=== GIVEN REQUEST ===
What follows is a listing; restate every line of it word for word.
>>>
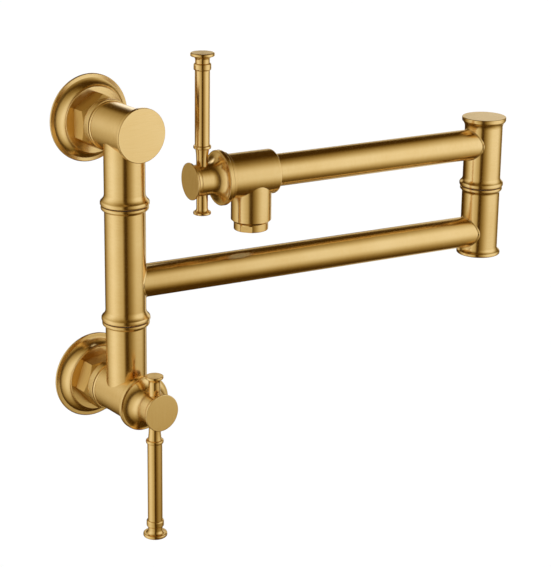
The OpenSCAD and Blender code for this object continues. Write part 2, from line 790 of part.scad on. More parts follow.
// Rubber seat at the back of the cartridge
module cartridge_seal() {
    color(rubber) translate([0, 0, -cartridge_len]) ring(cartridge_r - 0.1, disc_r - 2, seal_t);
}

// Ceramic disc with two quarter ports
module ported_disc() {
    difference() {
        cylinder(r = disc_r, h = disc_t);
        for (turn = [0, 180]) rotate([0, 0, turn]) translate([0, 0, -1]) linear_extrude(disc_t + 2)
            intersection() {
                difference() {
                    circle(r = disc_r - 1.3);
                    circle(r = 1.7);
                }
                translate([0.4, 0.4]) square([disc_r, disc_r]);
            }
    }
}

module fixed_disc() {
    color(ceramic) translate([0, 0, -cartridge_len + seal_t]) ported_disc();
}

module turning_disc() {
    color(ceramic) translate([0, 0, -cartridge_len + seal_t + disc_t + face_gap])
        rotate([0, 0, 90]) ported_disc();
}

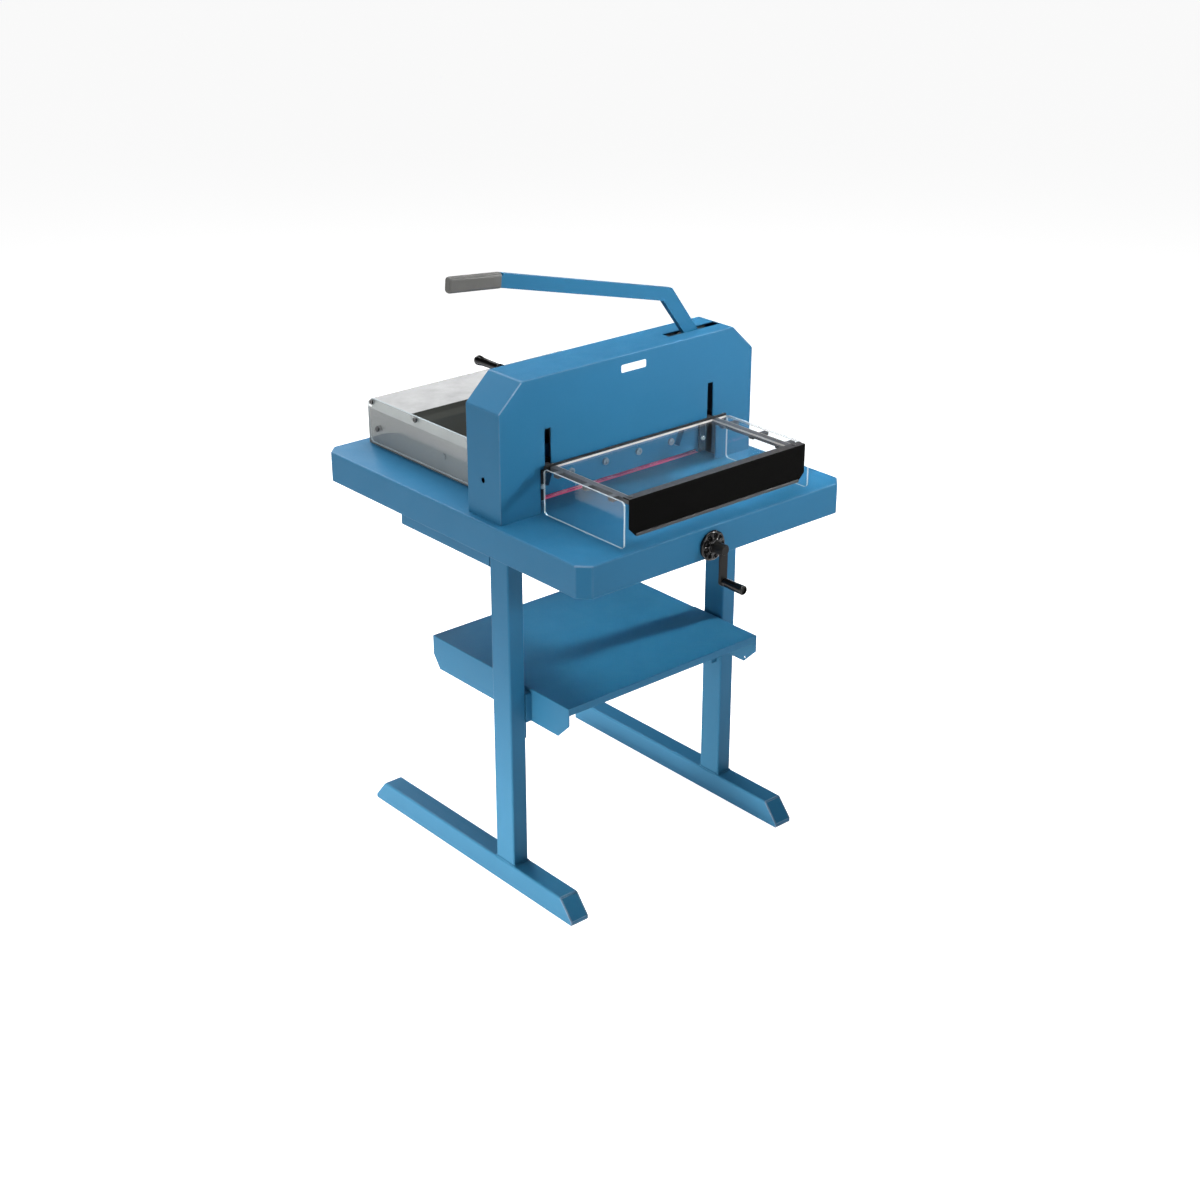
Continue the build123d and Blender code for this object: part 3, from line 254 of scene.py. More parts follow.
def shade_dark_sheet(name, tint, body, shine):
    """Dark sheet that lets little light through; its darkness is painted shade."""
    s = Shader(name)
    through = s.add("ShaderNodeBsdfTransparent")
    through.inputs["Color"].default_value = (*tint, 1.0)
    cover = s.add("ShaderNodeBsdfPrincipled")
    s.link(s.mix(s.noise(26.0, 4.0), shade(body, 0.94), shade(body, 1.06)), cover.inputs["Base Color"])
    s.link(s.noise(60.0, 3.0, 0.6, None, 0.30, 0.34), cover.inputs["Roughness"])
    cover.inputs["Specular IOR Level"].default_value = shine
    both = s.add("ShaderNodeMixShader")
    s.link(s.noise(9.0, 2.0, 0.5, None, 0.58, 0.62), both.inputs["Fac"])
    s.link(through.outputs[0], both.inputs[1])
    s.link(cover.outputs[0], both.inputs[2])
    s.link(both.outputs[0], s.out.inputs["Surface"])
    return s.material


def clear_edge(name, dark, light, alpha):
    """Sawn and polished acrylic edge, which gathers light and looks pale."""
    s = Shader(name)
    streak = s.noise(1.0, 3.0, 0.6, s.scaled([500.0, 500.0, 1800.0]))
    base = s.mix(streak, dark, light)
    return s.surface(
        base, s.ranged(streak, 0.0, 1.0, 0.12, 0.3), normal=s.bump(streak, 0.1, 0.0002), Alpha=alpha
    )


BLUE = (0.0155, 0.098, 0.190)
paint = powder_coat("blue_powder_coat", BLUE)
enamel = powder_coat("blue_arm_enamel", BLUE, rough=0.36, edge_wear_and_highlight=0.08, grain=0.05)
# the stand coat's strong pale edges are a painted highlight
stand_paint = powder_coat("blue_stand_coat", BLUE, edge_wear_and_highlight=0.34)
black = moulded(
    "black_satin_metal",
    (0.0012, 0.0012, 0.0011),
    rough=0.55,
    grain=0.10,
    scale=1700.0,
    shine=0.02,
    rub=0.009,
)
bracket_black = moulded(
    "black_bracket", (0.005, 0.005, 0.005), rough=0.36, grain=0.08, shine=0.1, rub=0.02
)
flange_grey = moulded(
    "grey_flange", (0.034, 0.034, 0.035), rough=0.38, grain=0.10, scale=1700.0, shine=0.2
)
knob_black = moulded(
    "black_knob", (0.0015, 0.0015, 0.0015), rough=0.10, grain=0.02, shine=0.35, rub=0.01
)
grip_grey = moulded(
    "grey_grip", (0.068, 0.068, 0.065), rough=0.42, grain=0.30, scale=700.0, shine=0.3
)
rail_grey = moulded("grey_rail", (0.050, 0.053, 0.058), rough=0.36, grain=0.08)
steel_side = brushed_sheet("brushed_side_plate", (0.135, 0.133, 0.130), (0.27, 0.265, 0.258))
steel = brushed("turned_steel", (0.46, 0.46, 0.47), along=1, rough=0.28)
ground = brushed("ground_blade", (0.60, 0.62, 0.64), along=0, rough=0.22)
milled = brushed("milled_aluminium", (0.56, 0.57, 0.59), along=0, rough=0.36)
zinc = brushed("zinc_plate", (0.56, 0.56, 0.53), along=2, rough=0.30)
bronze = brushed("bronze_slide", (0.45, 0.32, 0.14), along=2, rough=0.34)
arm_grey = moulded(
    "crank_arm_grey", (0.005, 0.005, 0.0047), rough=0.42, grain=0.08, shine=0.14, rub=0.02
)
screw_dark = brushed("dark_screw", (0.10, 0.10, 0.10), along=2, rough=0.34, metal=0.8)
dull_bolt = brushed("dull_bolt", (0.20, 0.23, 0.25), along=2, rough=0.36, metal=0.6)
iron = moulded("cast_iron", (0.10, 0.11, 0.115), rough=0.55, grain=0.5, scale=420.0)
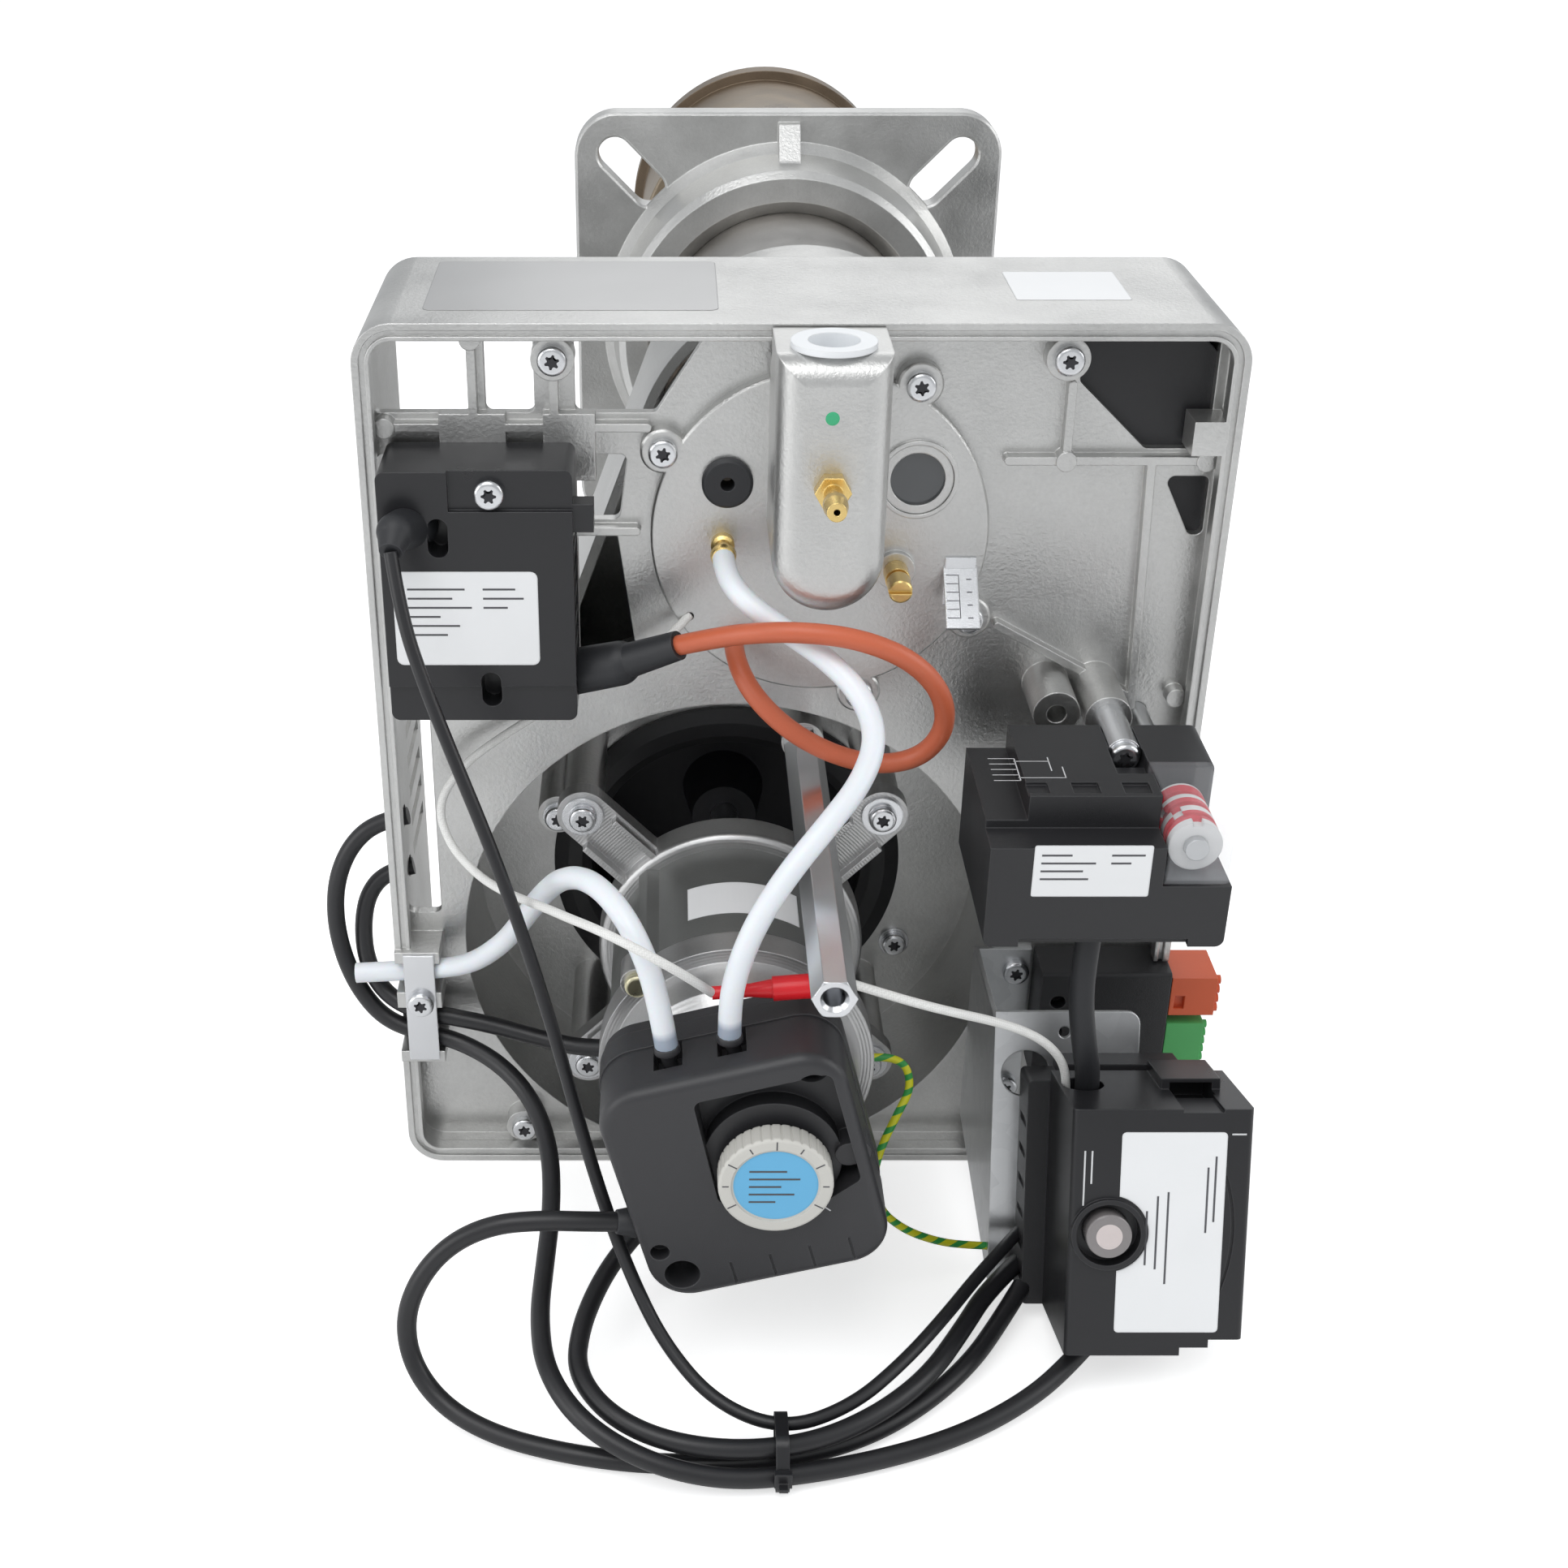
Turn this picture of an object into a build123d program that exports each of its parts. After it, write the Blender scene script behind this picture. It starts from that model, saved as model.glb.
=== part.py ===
<<<
=== FULL ANSWER ===
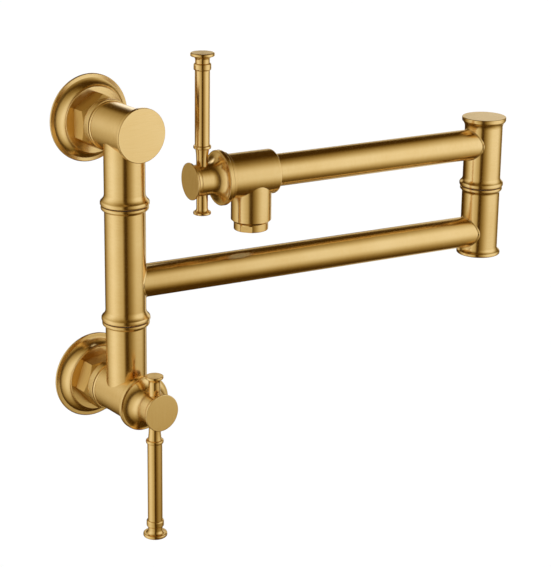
The OpenSCAD and Blender code for this object continues. Write part 2, from line 790 of part.scad on. More parts follow.
// Rubber seat at the back of the cartridge
module cartridge_seal() {
    color(rubber) translate([0, 0, -cartridge_len]) ring(cartridge_r - 0.1, disc_r - 2, seal_t);
}

// Ceramic disc with two quarter ports
module ported_disc() {
    difference() {
        cylinder(r = disc_r, h = disc_t);
        for (turn = [0, 180]) rotate([0, 0, turn]) translate([0, 0, -1]) linear_extrude(disc_t + 2)
            intersection() {
                difference() {
                    circle(r = disc_r - 1.3);
                    circle(r = 1.7);
                }
                translate([0.4, 0.4]) square([disc_r, disc_r]);
            }
    }
}

module fixed_disc() {
    color(ceramic) translate([0, 0, -cartridge_len + seal_t]) ported_disc();
}

module turning_disc() {
    color(ceramic) translate([0, 0, -cartridge_len + seal_t + disc_t + face_gap])
        rotate([0, 0, 90]) ported_disc();
}

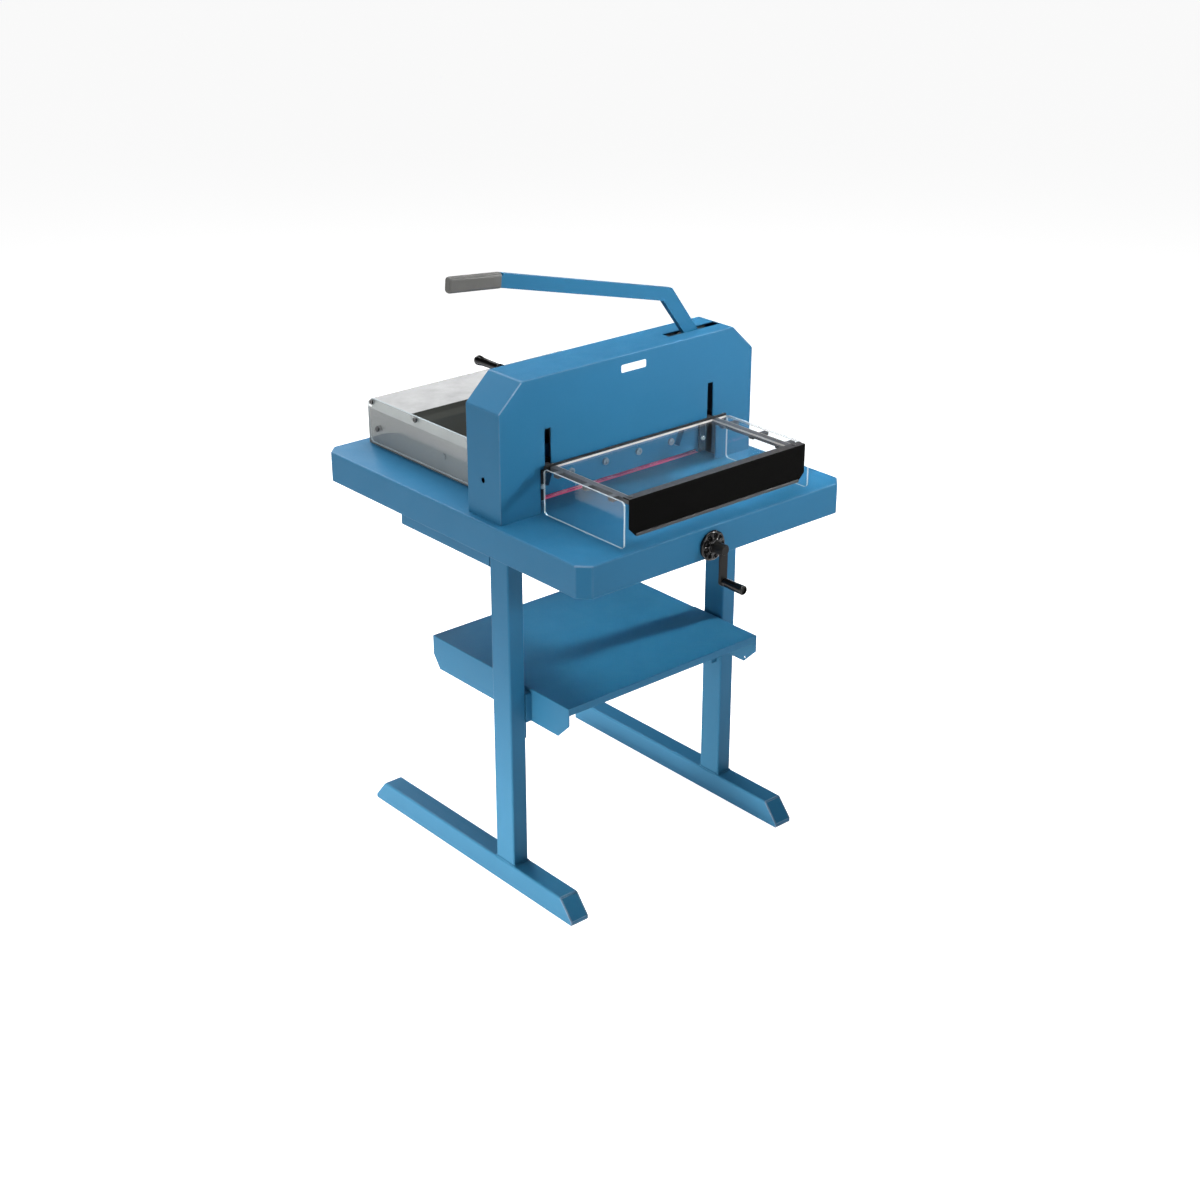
Continue the build123d and Blender code for this object: part 3, from line 254 of scene.py. More parts follow.
def shade_dark_sheet(name, tint, body, shine):
    """Dark sheet that lets little light through; its darkness is painted shade."""
    s = Shader(name)
    through = s.add("ShaderNodeBsdfTransparent")
    through.inputs["Color"].default_value = (*tint, 1.0)
    cover = s.add("ShaderNodeBsdfPrincipled")
    s.link(s.mix(s.noise(26.0, 4.0), shade(body, 0.94), shade(body, 1.06)), cover.inputs["Base Color"])
    s.link(s.noise(60.0, 3.0, 0.6, None, 0.30, 0.34), cover.inputs["Roughness"])
    cover.inputs["Specular IOR Level"].default_value = shine
    both = s.add("ShaderNodeMixShader")
    s.link(s.noise(9.0, 2.0, 0.5, None, 0.58, 0.62), both.inputs["Fac"])
    s.link(through.outputs[0], both.inputs[1])
    s.link(cover.outputs[0], both.inputs[2])
    s.link(both.outputs[0], s.out.inputs["Surface"])
    return s.material


def clear_edge(name, dark, light, alpha):
    """Sawn and polished acrylic edge, which gathers light and looks pale."""
    s = Shader(name)
    streak = s.noise(1.0, 3.0, 0.6, s.scaled([500.0, 500.0, 1800.0]))
    base = s.mix(streak, dark, light)
    return s.surface(
        base, s.ranged(streak, 0.0, 1.0, 0.12, 0.3), normal=s.bump(streak, 0.1, 0.0002), Alpha=alpha
    )


BLUE = (0.0155, 0.098, 0.190)
paint = powder_coat("blue_powder_coat", BLUE)
enamel = powder_coat("blue_arm_enamel", BLUE, rough=0.36, edge_wear_and_highlight=0.08, grain=0.05)
# the stand coat's strong pale edges are a painted highlight
stand_paint = powder_coat("blue_stand_coat", BLUE, edge_wear_and_highlight=0.34)
black = moulded(
    "black_satin_metal",
    (0.0012, 0.0012, 0.0011),
    rough=0.55,
    grain=0.10,
    scale=1700.0,
    shine=0.02,
    rub=0.009,
)
bracket_black = moulded(
    "black_bracket", (0.005, 0.005, 0.005), rough=0.36, grain=0.08, shine=0.1, rub=0.02
)
flange_grey = moulded(
    "grey_flange", (0.034, 0.034, 0.035), rough=0.38, grain=0.10, scale=1700.0, shine=0.2
)
knob_black = moulded(
    "black_knob", (0.0015, 0.0015, 0.0015), rough=0.10, grain=0.02, shine=0.35, rub=0.01
)
grip_grey = moulded(
    "grey_grip", (0.068, 0.068, 0.065), rough=0.42, grain=0.30, scale=700.0, shine=0.3
)
rail_grey = moulded("grey_rail", (0.050, 0.053, 0.058), rough=0.36, grain=0.08)
steel_side = brushed_sheet("brushed_side_plate", (0.135, 0.133, 0.130), (0.27, 0.265, 0.258))
steel = brushed("turned_steel", (0.46, 0.46, 0.47), along=1, rough=0.28)
ground = brushed("ground_blade", (0.60, 0.62, 0.64), along=0, rough=0.22)
milled = brushed("milled_aluminium", (0.56, 0.57, 0.59), along=0, rough=0.36)
zinc = brushed("zinc_plate", (0.56, 0.56, 0.53), along=2, rough=0.30)
bronze = brushed("bronze_slide", (0.45, 0.32, 0.14), along=2, rough=0.34)
arm_grey = moulded(
    "crank_arm_grey", (0.005, 0.005, 0.0047), rough=0.42, grain=0.08, shine=0.14, rub=0.02
)
screw_dark = brushed("dark_screw", (0.10, 0.10, 0.10), along=2, rough=0.34, metal=0.8)
dull_bolt = brushed("dull_bolt", (0.20, 0.23, 0.25), along=2, rough=0.36, metal=0.6)
iron = moulded("cast_iron", (0.10, 0.11, 0.115), rough=0.55, grain=0.5, scale=420.0)
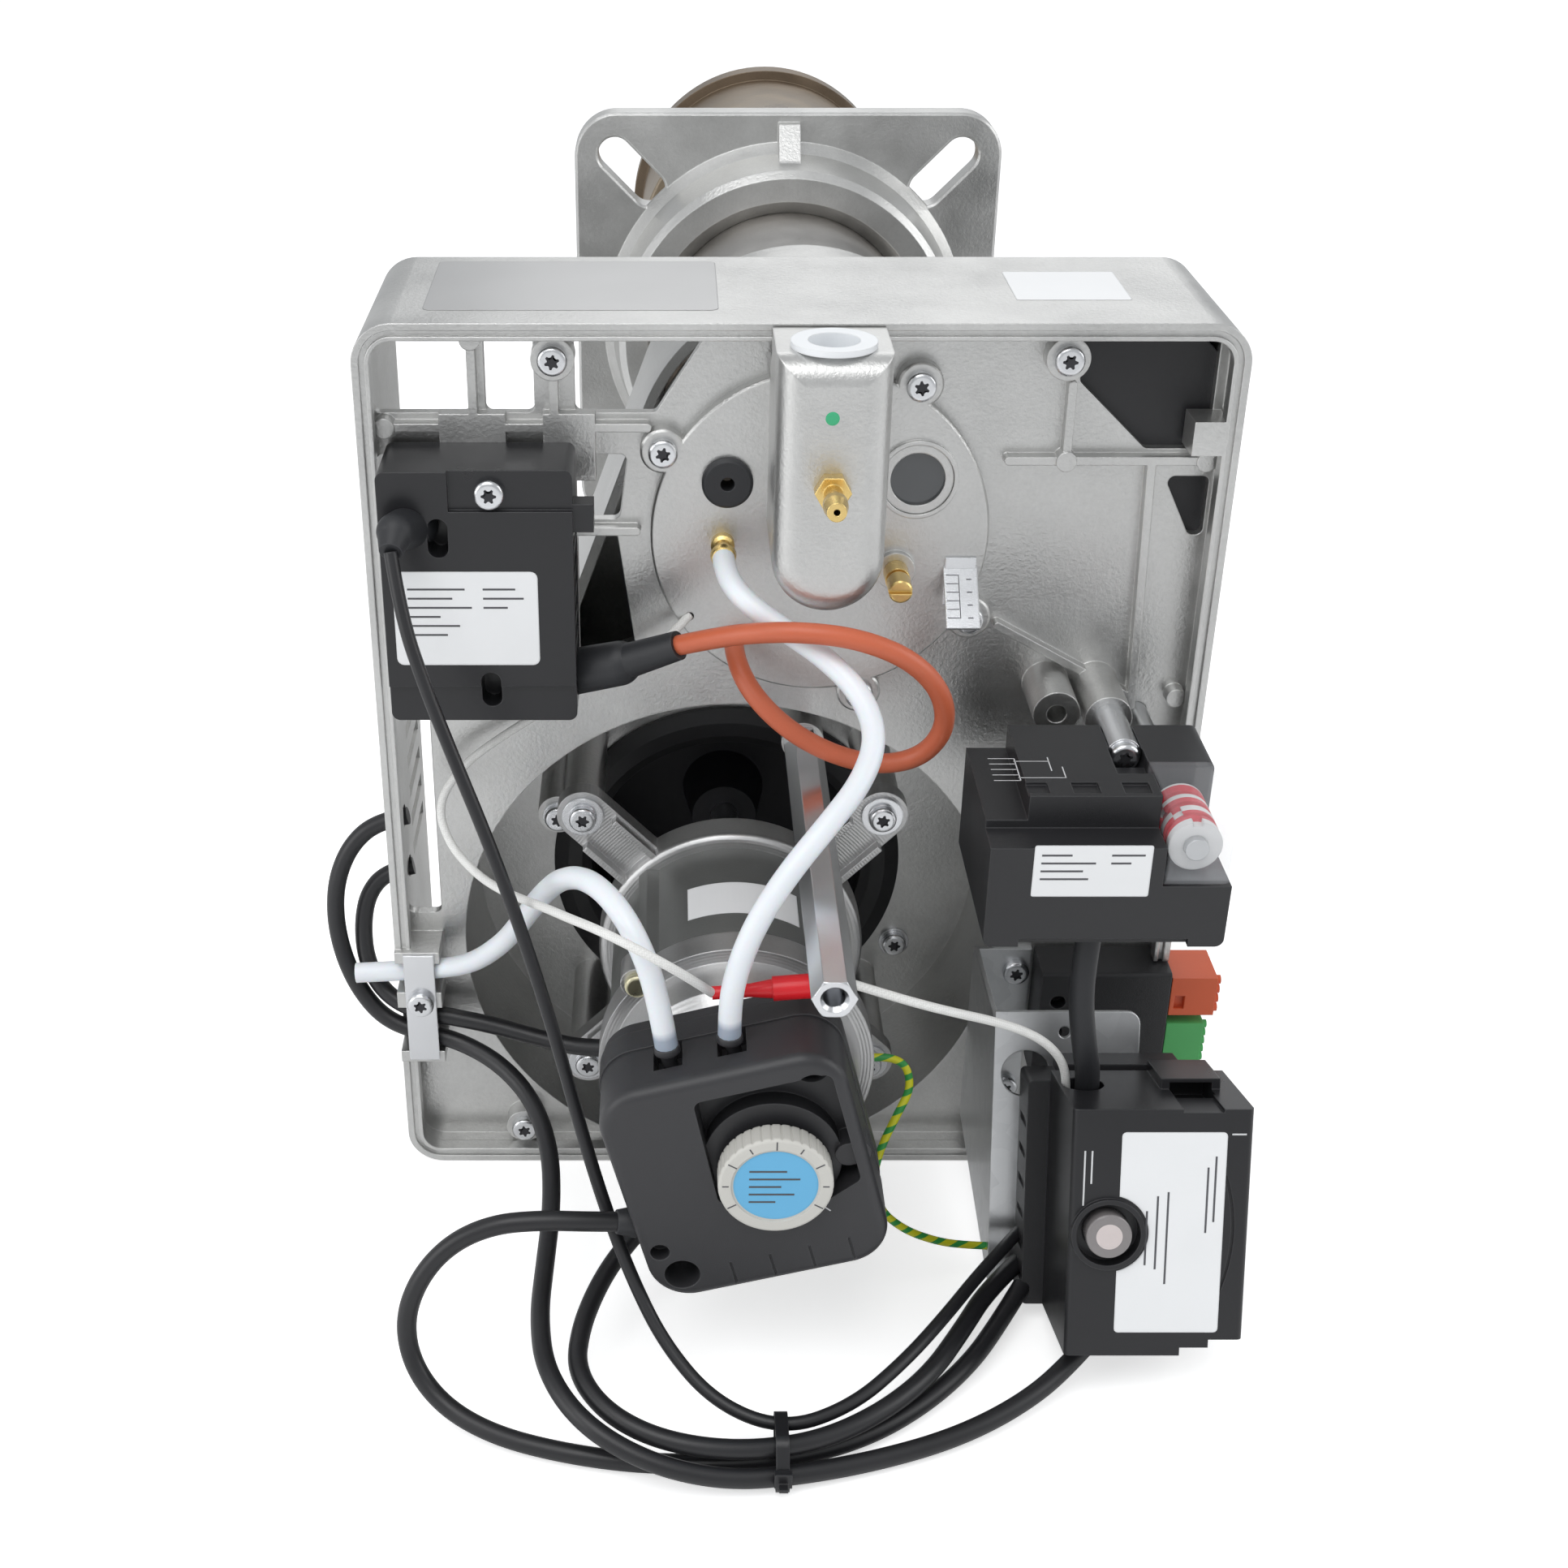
Turn this picture of an object into a build123d program that exports each of its parts. After it, write the Blender scene script behind this picture. It starts from that model, saved as model.glb.
=== part.py ===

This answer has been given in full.